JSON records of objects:

▶

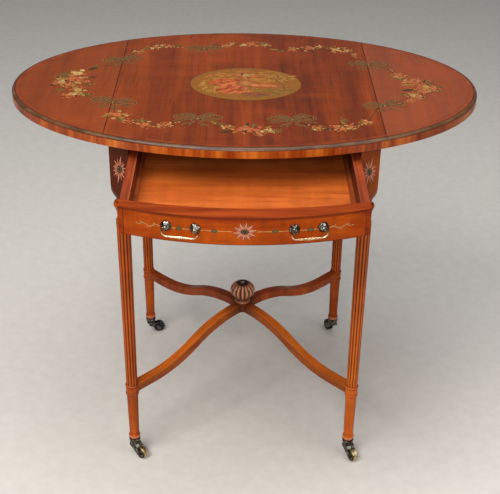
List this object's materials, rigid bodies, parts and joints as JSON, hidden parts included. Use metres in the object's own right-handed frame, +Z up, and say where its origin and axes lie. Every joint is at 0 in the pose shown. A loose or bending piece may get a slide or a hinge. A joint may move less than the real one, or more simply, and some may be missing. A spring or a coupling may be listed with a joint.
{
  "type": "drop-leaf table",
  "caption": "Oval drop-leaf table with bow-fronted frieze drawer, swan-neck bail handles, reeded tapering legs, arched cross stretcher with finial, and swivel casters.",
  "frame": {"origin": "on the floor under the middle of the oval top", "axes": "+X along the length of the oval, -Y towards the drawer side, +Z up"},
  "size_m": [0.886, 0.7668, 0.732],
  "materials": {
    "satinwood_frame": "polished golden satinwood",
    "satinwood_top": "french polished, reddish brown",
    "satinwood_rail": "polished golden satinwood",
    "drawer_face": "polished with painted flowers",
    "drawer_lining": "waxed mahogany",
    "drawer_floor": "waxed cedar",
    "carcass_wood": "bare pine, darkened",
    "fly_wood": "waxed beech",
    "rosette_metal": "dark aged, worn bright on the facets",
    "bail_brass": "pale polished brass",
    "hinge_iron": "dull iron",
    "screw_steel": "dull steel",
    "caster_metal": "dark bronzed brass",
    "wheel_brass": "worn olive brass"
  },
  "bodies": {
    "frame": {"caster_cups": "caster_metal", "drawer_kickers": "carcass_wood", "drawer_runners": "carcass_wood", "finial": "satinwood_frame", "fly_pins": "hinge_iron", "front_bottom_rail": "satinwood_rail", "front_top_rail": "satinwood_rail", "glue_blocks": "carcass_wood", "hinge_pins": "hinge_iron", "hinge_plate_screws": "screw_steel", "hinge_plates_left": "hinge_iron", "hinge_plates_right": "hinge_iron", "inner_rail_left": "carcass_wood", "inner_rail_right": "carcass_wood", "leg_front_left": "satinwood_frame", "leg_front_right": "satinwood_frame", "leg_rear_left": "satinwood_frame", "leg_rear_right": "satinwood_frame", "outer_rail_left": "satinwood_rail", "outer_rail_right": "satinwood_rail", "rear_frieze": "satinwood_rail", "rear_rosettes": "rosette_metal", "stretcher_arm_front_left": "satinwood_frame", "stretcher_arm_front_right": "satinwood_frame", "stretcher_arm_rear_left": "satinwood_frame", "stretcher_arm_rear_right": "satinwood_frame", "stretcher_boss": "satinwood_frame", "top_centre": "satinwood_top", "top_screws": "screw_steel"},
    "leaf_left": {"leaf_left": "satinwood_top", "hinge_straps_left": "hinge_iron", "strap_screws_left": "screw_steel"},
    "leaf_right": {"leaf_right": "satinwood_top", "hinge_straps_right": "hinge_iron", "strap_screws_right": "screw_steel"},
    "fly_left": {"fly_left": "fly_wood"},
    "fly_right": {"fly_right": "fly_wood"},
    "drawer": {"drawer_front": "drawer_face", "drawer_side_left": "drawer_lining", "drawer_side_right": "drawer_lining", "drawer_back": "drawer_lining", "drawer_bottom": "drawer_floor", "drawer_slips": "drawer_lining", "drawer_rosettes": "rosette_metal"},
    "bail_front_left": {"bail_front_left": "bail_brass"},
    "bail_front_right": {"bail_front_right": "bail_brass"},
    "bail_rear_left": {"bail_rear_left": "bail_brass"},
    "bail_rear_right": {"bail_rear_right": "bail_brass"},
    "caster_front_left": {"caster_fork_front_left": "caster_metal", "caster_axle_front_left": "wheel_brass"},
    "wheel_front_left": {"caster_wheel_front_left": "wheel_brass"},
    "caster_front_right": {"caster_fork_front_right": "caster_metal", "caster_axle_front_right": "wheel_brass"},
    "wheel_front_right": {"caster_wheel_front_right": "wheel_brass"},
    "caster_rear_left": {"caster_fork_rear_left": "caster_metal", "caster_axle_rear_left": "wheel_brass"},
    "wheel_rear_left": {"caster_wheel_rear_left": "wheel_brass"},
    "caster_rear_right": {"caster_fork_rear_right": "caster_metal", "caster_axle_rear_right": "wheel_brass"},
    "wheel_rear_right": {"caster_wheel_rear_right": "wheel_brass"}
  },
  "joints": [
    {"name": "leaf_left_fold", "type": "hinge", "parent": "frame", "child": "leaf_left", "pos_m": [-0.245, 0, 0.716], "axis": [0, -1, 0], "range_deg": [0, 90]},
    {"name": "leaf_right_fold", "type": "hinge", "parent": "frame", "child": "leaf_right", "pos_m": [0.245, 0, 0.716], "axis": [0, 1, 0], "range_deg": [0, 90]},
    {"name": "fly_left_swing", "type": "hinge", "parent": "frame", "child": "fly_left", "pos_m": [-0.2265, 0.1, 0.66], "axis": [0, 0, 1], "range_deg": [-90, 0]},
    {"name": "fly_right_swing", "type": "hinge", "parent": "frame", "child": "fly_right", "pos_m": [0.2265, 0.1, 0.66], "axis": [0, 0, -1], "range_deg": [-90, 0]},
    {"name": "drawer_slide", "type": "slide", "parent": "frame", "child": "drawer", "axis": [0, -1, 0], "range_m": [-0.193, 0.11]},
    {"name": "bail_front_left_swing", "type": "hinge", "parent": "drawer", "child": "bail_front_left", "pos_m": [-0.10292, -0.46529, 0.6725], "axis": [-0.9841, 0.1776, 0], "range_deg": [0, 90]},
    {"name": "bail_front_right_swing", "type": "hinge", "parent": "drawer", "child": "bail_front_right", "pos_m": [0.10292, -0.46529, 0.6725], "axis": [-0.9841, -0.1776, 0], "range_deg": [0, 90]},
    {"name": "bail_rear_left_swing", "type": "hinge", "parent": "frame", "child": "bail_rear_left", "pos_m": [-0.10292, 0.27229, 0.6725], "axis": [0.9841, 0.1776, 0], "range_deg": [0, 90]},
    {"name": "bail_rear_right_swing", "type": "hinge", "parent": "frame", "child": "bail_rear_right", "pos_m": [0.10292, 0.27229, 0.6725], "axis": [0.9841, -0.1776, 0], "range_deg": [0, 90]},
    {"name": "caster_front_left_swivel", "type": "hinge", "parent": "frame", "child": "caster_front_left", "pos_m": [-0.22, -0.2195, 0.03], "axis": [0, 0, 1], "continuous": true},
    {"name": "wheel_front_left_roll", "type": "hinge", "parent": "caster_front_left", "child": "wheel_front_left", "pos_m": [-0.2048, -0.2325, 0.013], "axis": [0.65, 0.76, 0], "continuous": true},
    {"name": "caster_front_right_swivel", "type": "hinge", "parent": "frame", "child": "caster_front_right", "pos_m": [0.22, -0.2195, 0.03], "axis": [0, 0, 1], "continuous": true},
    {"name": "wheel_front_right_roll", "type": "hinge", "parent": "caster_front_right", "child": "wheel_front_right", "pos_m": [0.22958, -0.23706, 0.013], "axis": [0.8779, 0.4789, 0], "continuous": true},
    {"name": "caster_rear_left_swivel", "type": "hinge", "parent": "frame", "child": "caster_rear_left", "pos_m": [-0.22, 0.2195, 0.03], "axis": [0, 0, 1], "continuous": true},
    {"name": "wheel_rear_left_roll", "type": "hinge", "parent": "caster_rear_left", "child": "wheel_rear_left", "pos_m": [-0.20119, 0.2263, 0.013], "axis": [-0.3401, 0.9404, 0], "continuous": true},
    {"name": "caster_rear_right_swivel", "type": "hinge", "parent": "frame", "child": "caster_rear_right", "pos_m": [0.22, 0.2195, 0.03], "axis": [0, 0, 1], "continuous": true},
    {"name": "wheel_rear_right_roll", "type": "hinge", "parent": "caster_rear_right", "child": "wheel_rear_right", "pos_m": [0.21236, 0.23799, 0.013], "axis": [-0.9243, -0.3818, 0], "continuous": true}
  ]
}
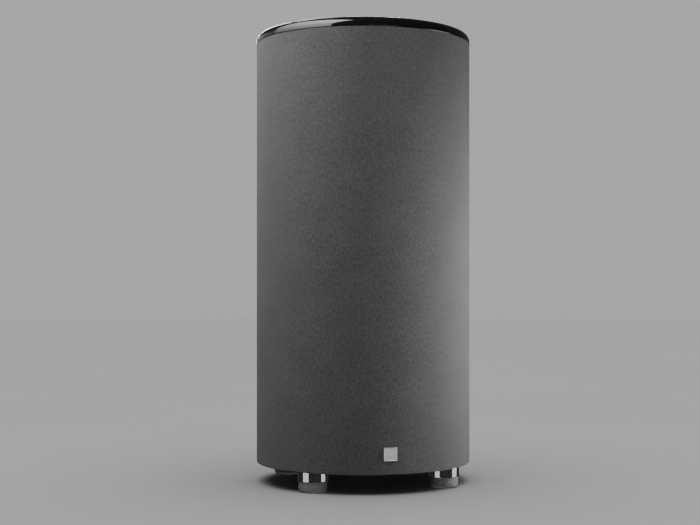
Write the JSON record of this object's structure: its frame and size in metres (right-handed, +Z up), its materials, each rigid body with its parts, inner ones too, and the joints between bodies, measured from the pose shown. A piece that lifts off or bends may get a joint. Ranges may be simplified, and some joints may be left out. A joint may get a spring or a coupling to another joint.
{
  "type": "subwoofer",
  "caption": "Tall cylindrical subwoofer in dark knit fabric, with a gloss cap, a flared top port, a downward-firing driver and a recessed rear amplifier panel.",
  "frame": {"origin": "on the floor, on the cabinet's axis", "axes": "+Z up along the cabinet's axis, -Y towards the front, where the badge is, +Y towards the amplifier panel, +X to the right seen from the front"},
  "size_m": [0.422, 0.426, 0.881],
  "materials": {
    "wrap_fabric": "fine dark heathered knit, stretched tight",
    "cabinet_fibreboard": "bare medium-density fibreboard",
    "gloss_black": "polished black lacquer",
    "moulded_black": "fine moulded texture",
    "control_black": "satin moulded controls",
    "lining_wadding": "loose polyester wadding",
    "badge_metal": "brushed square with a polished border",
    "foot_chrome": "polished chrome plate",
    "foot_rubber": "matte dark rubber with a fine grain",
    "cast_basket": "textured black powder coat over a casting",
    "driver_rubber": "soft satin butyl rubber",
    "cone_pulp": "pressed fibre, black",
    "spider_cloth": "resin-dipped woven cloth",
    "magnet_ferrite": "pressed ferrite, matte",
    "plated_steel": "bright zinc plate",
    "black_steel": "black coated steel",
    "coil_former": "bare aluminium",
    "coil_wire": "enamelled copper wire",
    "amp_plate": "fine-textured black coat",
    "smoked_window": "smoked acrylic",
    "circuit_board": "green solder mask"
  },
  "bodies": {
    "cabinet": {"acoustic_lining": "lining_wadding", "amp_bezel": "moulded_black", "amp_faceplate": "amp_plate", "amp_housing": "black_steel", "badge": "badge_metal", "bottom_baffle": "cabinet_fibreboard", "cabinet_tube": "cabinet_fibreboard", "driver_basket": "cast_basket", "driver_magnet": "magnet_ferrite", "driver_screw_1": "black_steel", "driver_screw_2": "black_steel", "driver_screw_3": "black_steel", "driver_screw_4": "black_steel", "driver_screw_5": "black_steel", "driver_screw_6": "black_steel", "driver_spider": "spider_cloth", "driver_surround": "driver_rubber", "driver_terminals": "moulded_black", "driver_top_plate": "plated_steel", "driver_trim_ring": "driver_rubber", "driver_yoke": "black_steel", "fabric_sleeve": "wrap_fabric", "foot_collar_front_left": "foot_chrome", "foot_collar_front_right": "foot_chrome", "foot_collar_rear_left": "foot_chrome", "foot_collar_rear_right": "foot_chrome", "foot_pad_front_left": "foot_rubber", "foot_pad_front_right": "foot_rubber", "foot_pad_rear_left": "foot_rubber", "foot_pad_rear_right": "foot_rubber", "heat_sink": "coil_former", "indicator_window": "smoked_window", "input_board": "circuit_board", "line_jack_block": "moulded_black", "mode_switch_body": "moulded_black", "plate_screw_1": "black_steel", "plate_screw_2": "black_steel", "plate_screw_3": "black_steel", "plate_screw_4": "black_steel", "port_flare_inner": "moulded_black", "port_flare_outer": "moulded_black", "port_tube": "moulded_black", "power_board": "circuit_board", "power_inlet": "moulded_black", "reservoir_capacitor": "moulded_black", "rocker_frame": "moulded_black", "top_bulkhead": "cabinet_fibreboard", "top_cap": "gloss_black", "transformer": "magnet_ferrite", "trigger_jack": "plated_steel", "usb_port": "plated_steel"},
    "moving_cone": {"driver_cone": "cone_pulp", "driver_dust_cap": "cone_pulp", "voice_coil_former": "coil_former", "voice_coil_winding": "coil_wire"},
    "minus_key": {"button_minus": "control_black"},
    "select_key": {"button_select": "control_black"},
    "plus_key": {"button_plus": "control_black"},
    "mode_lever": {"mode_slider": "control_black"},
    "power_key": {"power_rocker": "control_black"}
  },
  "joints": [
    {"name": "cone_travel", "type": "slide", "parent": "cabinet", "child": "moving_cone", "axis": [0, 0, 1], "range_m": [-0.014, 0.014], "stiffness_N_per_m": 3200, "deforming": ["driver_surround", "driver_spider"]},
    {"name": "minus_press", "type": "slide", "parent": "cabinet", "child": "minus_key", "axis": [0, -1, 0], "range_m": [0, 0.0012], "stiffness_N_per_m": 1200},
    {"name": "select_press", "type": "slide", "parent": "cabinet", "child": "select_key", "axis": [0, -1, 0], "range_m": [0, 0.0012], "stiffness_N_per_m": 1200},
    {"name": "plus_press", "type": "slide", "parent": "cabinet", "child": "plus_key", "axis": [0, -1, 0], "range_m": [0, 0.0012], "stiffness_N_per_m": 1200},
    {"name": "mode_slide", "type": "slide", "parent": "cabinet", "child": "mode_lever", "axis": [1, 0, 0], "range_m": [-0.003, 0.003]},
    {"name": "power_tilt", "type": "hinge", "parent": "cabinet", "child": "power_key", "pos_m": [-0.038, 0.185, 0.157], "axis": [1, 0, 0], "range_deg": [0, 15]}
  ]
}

◀

Exercise task: Give every line of the material that includes the string "loose".

Solution:
List this object's materials, rigid bodies, parts and joints as JSON, hidden parts included. Use metres in the object's own right-handed frame, +Z up, and say where its origin and axes lie. Every joint is at 0 in the pose shown. A loose or bending piece may get a slide or a hinge. A joint may move less than the real one, or more simply, and some may be missing. A spring or a coupling may be listed with a joint.
    "lining_wadding": "loose polyester wadding",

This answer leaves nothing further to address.